When consecutive segments of the resulting swept surface do not
present any gap.
In the Swept Surface Definition dialog box, the
Deviation
from Guide
check box defines the gap authorized between the guide curve and the swept
surface. With the default option, there is no gap. When this option is
activated, the sweep algorithm tries to generate a surface that does not
necessarily stick to the guide curve but is of better quality or enables
the completion of the sweep operation. The
Angular
Correction
check box is related to the angular tolerance of the moving frame (that is the
plane that moves perpendicularly along the guide curve).
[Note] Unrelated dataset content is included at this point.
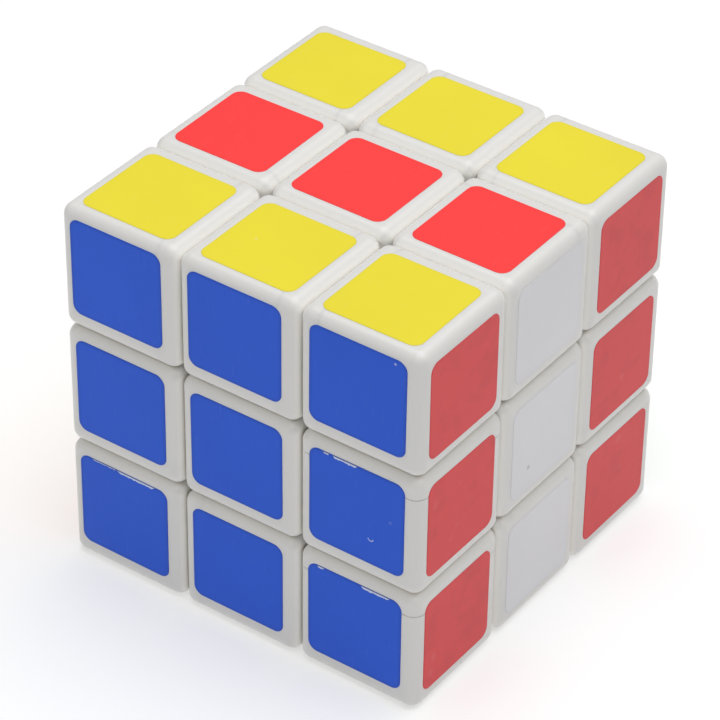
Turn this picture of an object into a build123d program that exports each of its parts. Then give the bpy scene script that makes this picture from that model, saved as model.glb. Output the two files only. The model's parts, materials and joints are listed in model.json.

Here is an example of a swept surface with a reference
surface and a guide curve that is not continuous in tangency. The discontinuities are located at the face junction on the reference
surface. You can use the Curve Smooth command
to check the guide curve continuity.
To be able to create the swept surface and apart from specifying a new guide curve (either continuous
in tangency or planar), you can:
Select the Deviation from guide(s) check box in the
Swept Surface Definition dialog box. That way, you authorize a
gap between the guide curve and the sweep itself. But the generated sweep is not stuck
to the guide curve.
Select the Angular correction check box. It is related to the
angular tolerance of the moving frame (that is the plane that moves perpendicularly
along the guide curve) and also has an effect on normal evaluation if there is an
angular constraint on a support along guides (for example, a sweep
line with reference surface).
Smooth the guide curve. If you want to create a sweep with a
reference surface, you must specify the reference surface as support in
the Curve Smooth Definition dialog box.
Manage Multiple Solutions
In case of multiple solutions, the solution number displayed in the Swept Surface
Definition dialog box may not always be the same but the geometric solution
(that is the result of the sweep) is always identical.